# Instruction
Your task is to restate the data word for word.

# Given data
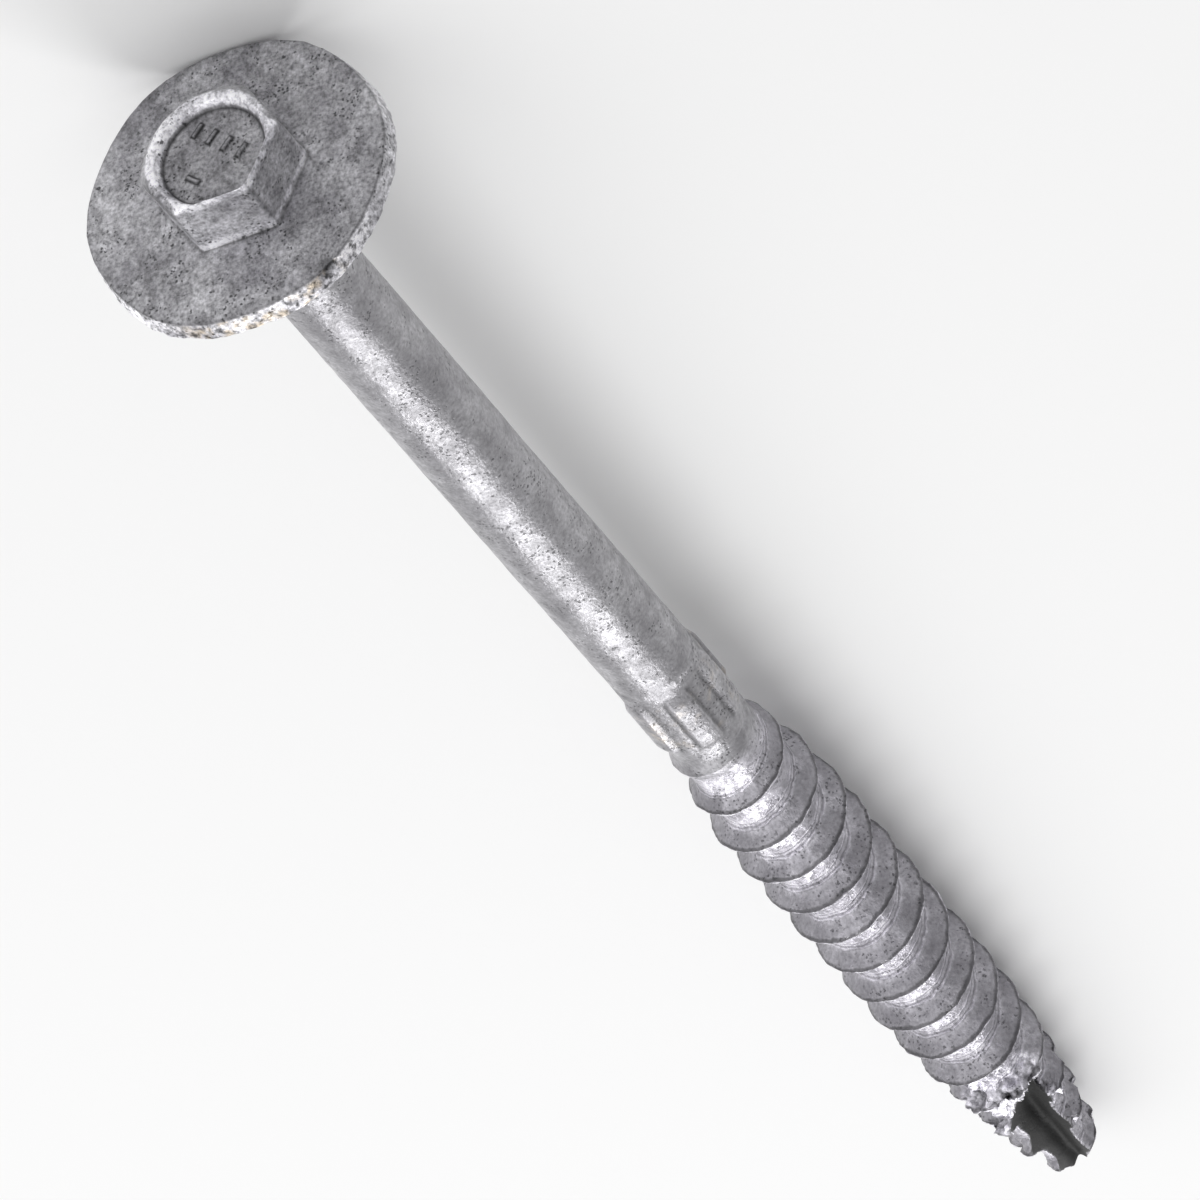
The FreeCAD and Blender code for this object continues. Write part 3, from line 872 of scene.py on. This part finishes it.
def zinc_relief(tree, shader, reliefs):
    """Bumps laid over one another: height, strength, depth in metres, and whether
    it is sunk in."""
    below = None
    for k, (height, strength, depth, sunk) in enumerate(reliefs):
        bump = node(tree, "ShaderNodeBump", (1000 + 150 * k, -100 - 100 * k),
                    Strength=strength, Distance=depth)
        bump.invert = sunk
        tree.links.new(height, bump.inputs["Height"])
        if below:
            tree.links.new(below, bump.inputs["Normal"])
        below = bump.outputs["Normal"]
    tree.links.new(below, shader.inputs["Normal"])


def zinc_material(shape, finish):
    """Mottled grey zinc with fine grain, clustered pits and a bright crust."""
    material = bpy.data.materials.new("galvanised_zinc")
    material.use_nodes = True
    tree = material.node_tree
    tree.nodes.clear()
    where = tree.nodes.new("ShaderNodeTexCoord").outputs["Object"]

    cloudy = noise_at(tree, (-1600, 800), where, 230.0)
    middle = noise_at(tree, (-1600, 600), where, 900.0)
    grain = noise_at(tree, (-1600, 400), where, 3600.0, 3.0)
    dots = zinc_pits(tree, where)
    thread = mark(tree, (-1000, -1100), "thread")
    painted_bands = painted_thread_bands(tree, (-1600, 1200), where, middle, shape)
    colour = mottled_zinc(tree, finish, cloudy, middle, grain)
    colour = mixed(tree, (-300, 800), dots, colour, finish.speck)
    # Painted light and shade across the thread multiply its colour
    colour = mixed(tree, (-200, 800), thread, colour,
                   mixed(tree, (-300, 1000), 1.0, colour, painted_bands, "MULTIPLY"))
    colour = crusted_zinc(tree, finish, where, middle, colour)
    colour = mixed(tree, (600, 800), mark(tree, (400, 1100), "flute"), colour, finish.steel)
    # Tone, painted light and shade included, multiplies the colour
    colour = mixed(tree, (800, 800), 1.0, colour, mark(tree, (600, 1100), "tone_and_painted_light"), "MULTIPLY")

    shader = tree.nodes.new("ShaderNodeBsdfPrincipled")
    shader.location = (1500, 500)
    shader.inputs["Metallic"].default_value = 0.4
    tree.links.new(colour, shader.inputs["Base Color"])
    zinc_gloss(tree, shader, middle, thread)
    arcs = mixed(tree, (1100, -400), thread, (1.0, 1.0, 1.0), painted_bands)
    zinc_relief(tree, shader, [(middle, 0.5, 0.00010, False), (grain, 0.6, 0.00006, False),
                               (arcs, 0.7, 0.00018, False), (dots, 0.6, 0.00005, True)])
    output = tree.nodes.new("ShaderNodeOutputMaterial")
    output.location = (1800, 500)
    tree.links.new(shader.outputs["BSDF"], output.inputs["Surface"])
    return material


# Operators

class MakeScrew(bpy.types.Operator):
    """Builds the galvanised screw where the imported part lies"""
    bl_idname = "screw.make_body"
    bl_label = "Make the screw"

    def execute(self, context):
        finish = context.scene.screw_finish
        shape = Shape(context.scene.screw_sizes)
        rings, flute = screw_rings(shape)
        points, faces = skin(rings)
        mesh = bpy.data.meshes.new("zinc_coated_screw")
        mesh.from_pydata(points.tolist(), [], faces)
        mesh.update()
        normals = np.empty(len(points) * 3)
        mesh.vertices.foreach_get("normal", normals)
        coat = Coat(shape, points, flute, finish)
        placed = in_frame(shape, points + normals.reshape(-1, 3) * coat.out[:, None])
        placed[:, 2] = np.maximum(placed[:, 2], CAD_BOX[0][2])
        mesh.vertices.foreach_set("co", placed.ravel())
        for name, values in coat.marks().items():
            layer = mesh.attributes.new(name, "FLOAT", "POINT")
            layer.data.foreach_set("value", values)
        # Places on the screw's own axis, from which the thread's bands are worked out
        layer = mesh.attributes.new("own", "FLOAT_VECTOR", "POINT")
        layer.data.foreach_set("vector", points.ravel())
        mesh.polygons.foreach_set("use_smooth", [True] * len(mesh.polygons))
        mesh.update()
        mesh.validate()
        mesh.materials.append(zinc_material(shape, finish))
        screw = bpy.data.objects.new("screw_with_zinc", mesh)
        context.scene.collection.objects.link(screw)
        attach(screw, "root")
        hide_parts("screw")
        return {"FINISHED"}


class MakeStage(bpy.types.Operator):
    """Sets up the floor, the soft lamps and the camera"""
    bl_idname = "screw.make_stage"
    bl_label = "Make the stage"

    def execute(self, context):
        settings = context.scene.screw_stage
        self.make_floor(context, settings)
        self.make_lamps(context)
        self.make_camera(context, settings)
        context.scene.view_settings.view_transform = "Standard"
        return {"FINISHED"}

    def make_floor(self, context, settings):
        half = FLOOR_HALF
        mesh = bpy.data.meshes.new("floor")
        mesh.from_pydata([(-half, -half, 0), (half, -half, 0), (half, half, 0), (-half, half, 0)],
                         [], [(0, 1, 2, 3)])
        floor = bpy.data.objects.new("floor", mesh)
        material = bpy.data.materials.new("pale_floor")
        material.use_nodes = True
        shader = material.node_tree.nodes["Principled BSDF"]
        shader.inputs["Base Color"].default_value = (*settings.floor, 1)
        shader.inputs["Roughness"].default_value = 0.9
        shader.inputs["Specular IOR Level"].default_value = 0.0
        mesh.materials.append(material)
        context.scene.collection.objects.link(floor)

    def make_lamps(self, context):
        world = bpy.data.worlds.new("soft_room")
        world.use_nodes = True
        world.node_tree.nodes["Background"].inputs["Color"].default_value = (1, 1, 1, 1)
        world.node_tree.nodes["Background"].inputs["Strength"].default_value = ROOM_LIGHT
        context.scene.world = world
        for name, place, (wide, deep), watts in LAMPS:
            light = bpy.data.lights.new(name, "AREA")
            light.shape = "RECTANGLE"
            light.size, light.size_y = wide, deep
            light.energy = watts
            lamp = bpy.data.objects.new(name, light)
            lamp.location = place
            lamp.rotation_mode = "QUATERNION"
            lamp.rotation_quaternion = (-Vector(place)).to_track_quat("-Z", "Y")
            context.scene.collection.objects.link(lamp)

    def make_camera(self, context, settings):
        data = bpy.data.cameras.new("camera")
        data.lens = settings.lens
        data.sensor_width = 36.0
        data.clip_start, data.clip_end = 0.01, 10.0
        camera = bpy.data.objects.new("camera", data)
        camera.location = settings.camera_place
        camera.rotation_euler = settings.camera_turn
        context.scene.collection.objects.link(camera)
        context.scene.camera = camera


class ScrewPanel(bpy.types.Panel):
    """Lists the screw's settings and the steps that build it"""
    bl_idname = "VIEW3D_PT_screw"
    bl_label = "Structural screw"
    bl_space_type = "VIEW_3D"
    bl_region_type = "UI"
    bl_category = "Screw"

    def draw(self, context):
        for group in (context.scene.screw_sizes, context.scene.screw_finish,
                      context.scene.screw_stage):
            box = self.layout.box()
            for name in group.bl_rna.properties.keys():
                if name not in ("rna_type", "name"):
                    box.prop(group, name)
        self.layout.operator(MakeScrew.bl_idname)
        self.layout.operator(MakeStage.bl_idname)


CLASSES = (ScrewSizes, ZincFinish, StageSettings, MakeScrew, MakeStage, ScrewPanel)


def register():
    for cls in CLASSES:
        bpy.utils.register_class(cls)
    bpy.types.Scene.screw_sizes = bpy.props.PointerProperty(type=ScrewSizes)
    bpy.types.Scene.screw_finish = bpy.props.PointerProperty(type=ZincFinish)
    bpy.types.Scene.screw_stage = bpy.props.PointerProperty(type=StageSettings)


def unregister():
    del bpy.types.Scene.screw_stage
    del bpy.types.Scene.screw_finish
    del bpy.types.Scene.screw_sizes
    for cls in reversed(CLASSES):
        bpy.utils.unregister_class(cls)


def main():
    register()
    bpy.ops.screw.make_body()
    bpy.ops.screw.make_stage()


if __name__ == "__main__":
    main()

# Reply
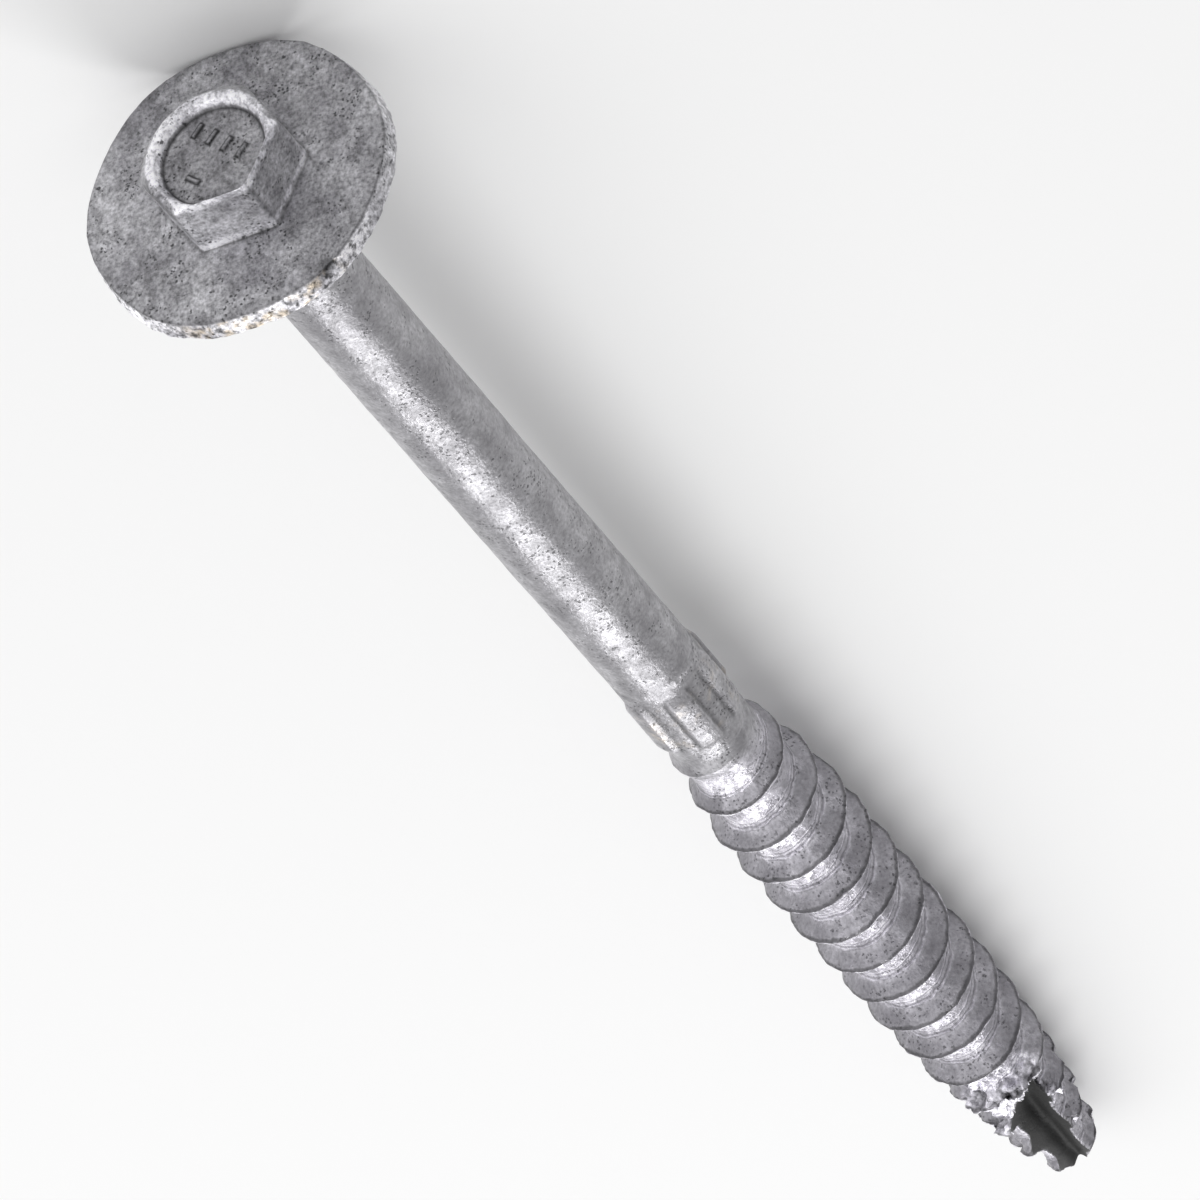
The FreeCAD and Blender code for this object continues. Write part 3, from line 872 of scene.py on. This part finishes it.
def zinc_relief(tree, shader, reliefs):
    """Bumps laid over one another: height, strength, depth in metres, and whether
    it is sunk in."""
    below = None
    for k, (height, strength, depth, sunk) in enumerate(reliefs):
        bump = node(tree, "ShaderNodeBump", (1000 + 150 * k, -100 - 100 * k),
                    Strength=strength, Distance=depth)
        bump.invert = sunk
        tree.links.new(height, bump.inputs["Height"])
        if below:
            tree.links.new(below, bump.inputs["Normal"])
        below = bump.outputs["Normal"]
    tree.links.new(below, shader.inputs["Normal"])


def zinc_material(shape, finish):
    """Mottled grey zinc with fine grain, clustered pits and a bright crust."""
    material = bpy.data.materials.new("galvanised_zinc")
    material.use_nodes = True
    tree = material.node_tree
    tree.nodes.clear()
    where = tree.nodes.new("ShaderNodeTexCoord").outputs["Object"]

    cloudy = noise_at(tree, (-1600, 800), where, 230.0)
    middle = noise_at(tree, (-1600, 600), where, 900.0)
    grain = noise_at(tree, (-1600, 400), where, 3600.0, 3.0)
    dots = zinc_pits(tree, where)
    thread = mark(tree, (-1000, -1100), "thread")
    painted_bands = painted_thread_bands(tree, (-1600, 1200), where, middle, shape)
    colour = mottled_zinc(tree, finish, cloudy, middle, grain)
    colour = mixed(tree, (-300, 800), dots, colour, finish.speck)
    # Painted light and shade across the thread multiply its colour
    colour = mixed(tree, (-200, 800), thread, colour,
                   mixed(tree, (-300, 1000), 1.0, colour, painted_bands, "MULTIPLY"))
    colour = crusted_zinc(tree, finish, where, middle, colour)
    colour = mixed(tree, (600, 800), mark(tree, (400, 1100), "flute"), colour, finish.steel)
    # Tone, painted light and shade included, multiplies the colour
    colour = mixed(tree, (800, 800), 1.0, colour, mark(tree, (600, 1100), "tone_and_painted_light"), "MULTIPLY")

    shader = tree.nodes.new("ShaderNodeBsdfPrincipled")
    shader.location = (1500, 500)
    shader.inputs["Metallic"].default_value = 0.4
    tree.links.new(colour, shader.inputs["Base Color"])
    zinc_gloss(tree, shader, middle, thread)
    arcs = mixed(tree, (1100, -400), thread, (1.0, 1.0, 1.0), painted_bands)
    zinc_relief(tree, shader, [(middle, 0.5, 0.00010, False), (grain, 0.6, 0.00006, False),
                               (arcs, 0.7, 0.00018, False), (dots, 0.6, 0.00005, True)])
    output = tree.nodes.new("ShaderNodeOutputMaterial")
    output.location = (1800, 500)
    tree.links.new(shader.outputs["BSDF"], output.inputs["Surface"])
    return material


# Operators

class MakeScrew(bpy.types.Operator):
    """Builds the galvanised screw where the imported part lies"""
    bl_idname = "screw.make_body"
    bl_label = "Make the screw"

    def execute(self, context):
        finish = context.scene.screw_finish
        shape = Shape(context.scene.screw_sizes)
        rings, flute = screw_rings(shape)
        points, faces = skin(rings)
        mesh = bpy.data.meshes.new("zinc_coated_screw")
        mesh.from_pydata(points.tolist(), [], faces)
        mesh.update()
        normals = np.empty(len(points) * 3)
        mesh.vertices.foreach_get("normal", normals)
        coat = Coat(shape, points, flute, finish)
        placed = in_frame(shape, points + normals.reshape(-1, 3) * coat.out[:, None])
        placed[:, 2] = np.maximum(placed[:, 2], CAD_BOX[0][2])
        mesh.vertices.foreach_set("co", placed.ravel())
        for name, values in coat.marks().items():
            layer = mesh.attributes.new(name, "FLOAT", "POINT")
            layer.data.foreach_set("value", values)
        # Places on the screw's own axis, from which the thread's bands are worked out
        layer = mesh.attributes.new("own", "FLOAT_VECTOR", "POINT")
        layer.data.foreach_set("vector", points.ravel())
        mesh.polygons.foreach_set("use_smooth", [True] * len(mesh.polygons))
        mesh.update()
        mesh.validate()
        mesh.materials.append(zinc_material(shape, finish))
        screw = bpy.data.objects.new("screw_with_zinc", mesh)
        context.scene.collection.objects.link(screw)
        attach(screw, "root")
        hide_parts("screw")
        return {"FINISHED"}


class MakeStage(bpy.types.Operator):
    """Sets up the floor, the soft lamps and the camera"""
    bl_idname = "screw.make_stage"
    bl_label = "Make the stage"

    def execute(self, context):
        settings = context.scene.screw_stage
        self.make_floor(context, settings)
        self.make_lamps(context)
        self.make_camera(context, settings)
        context.scene.view_settings.view_transform = "Standard"
        return {"FINISHED"}

    def make_floor(self, context, settings):
        half = FLOOR_HALF
        mesh = bpy.data.meshes.new("floor")
        mesh.from_pydata([(-half, -half, 0), (half, -half, 0), (half, half, 0), (-half, half, 0)],
                         [], [(0, 1, 2, 3)])
        floor = bpy.data.objects.new("floor", mesh)
        material = bpy.data.materials.new("pale_floor")
        material.use_nodes = True
        shader = material.node_tree.nodes["Principled BSDF"]
        shader.inputs["Base Color"].default_value = (*settings.floor, 1)
        shader.inputs["Roughness"].default_value = 0.9
        shader.inputs["Specular IOR Level"].default_value = 0.0
        mesh.materials.append(material)
        context.scene.collection.objects.link(floor)

    def make_lamps(self, context):
        world = bpy.data.worlds.new("soft_room")
        world.use_nodes = True
        world.node_tree.nodes["Background"].inputs["Color"].default_value = (1, 1, 1, 1)
        world.node_tree.nodes["Background"].inputs["Strength"].default_value = ROOM_LIGHT
        context.scene.world = world
        for name, place, (wide, deep), watts in LAMPS:
            light = bpy.data.lights.new(name, "AREA")
            light.shape = "RECTANGLE"
            light.size, light.size_y = wide, deep
            light.energy = watts
            lamp = bpy.data.objects.new(name, light)
            lamp.location = place
            lamp.rotation_mode = "QUATERNION"
            lamp.rotation_quaternion = (-Vector(place)).to_track_quat("-Z", "Y")
            context.scene.collection.objects.link(lamp)

    def make_camera(self, context, settings):
        data = bpy.data.cameras.new("camera")
        data.lens = settings.lens
        data.sensor_width = 36.0
        data.clip_start, data.clip_end = 0.01, 10.0
        camera = bpy.data.objects.new("camera", data)
        camera.location = settings.camera_place
        camera.rotation_euler = settings.camera_turn
        context.scene.collection.objects.link(camera)
        context.scene.camera = camera


class ScrewPanel(bpy.types.Panel):
    """Lists the screw's settings and the steps that build it"""
    bl_idname = "VIEW3D_PT_screw"
    bl_label = "Structural screw"
    bl_space_type = "VIEW_3D"
    bl_region_type = "UI"
    bl_category = "Screw"

    def draw(self, context):
        for group in (context.scene.screw_sizes, context.scene.screw_finish,
                      context.scene.screw_stage):
            box = self.layout.box()
            for name in group.bl_rna.properties.keys():
                if name not in ("rna_type", "name"):
                    box.prop(group, name)
        self.layout.operator(MakeScrew.bl_idname)
        self.layout.operator(MakeStage.bl_idname)


CLASSES = (ScrewSizes, ZincFinish, StageSettings, MakeScrew, MakeStage, ScrewPanel)


def register():
    for cls in CLASSES:
        bpy.utils.register_class(cls)
    bpy.types.Scene.screw_sizes = bpy.props.PointerProperty(type=ScrewSizes)
    bpy.types.Scene.screw_finish = bpy.props.PointerProperty(type=ZincFinish)
    bpy.types.Scene.screw_stage = bpy.props.PointerProperty(type=StageSettings)


def unregister():
    del bpy.types.Scene.screw_stage
    del bpy.types.Scene.screw_finish
    del bpy.types.Scene.screw_sizes
    for cls in reversed(CLASSES):
        bpy.utils.unregister_class(cls)


def main():
    register()
    bpy.ops.screw.make_body()
    bpy.ops.screw.make_stage()


if __name__ == "__main__":
    main()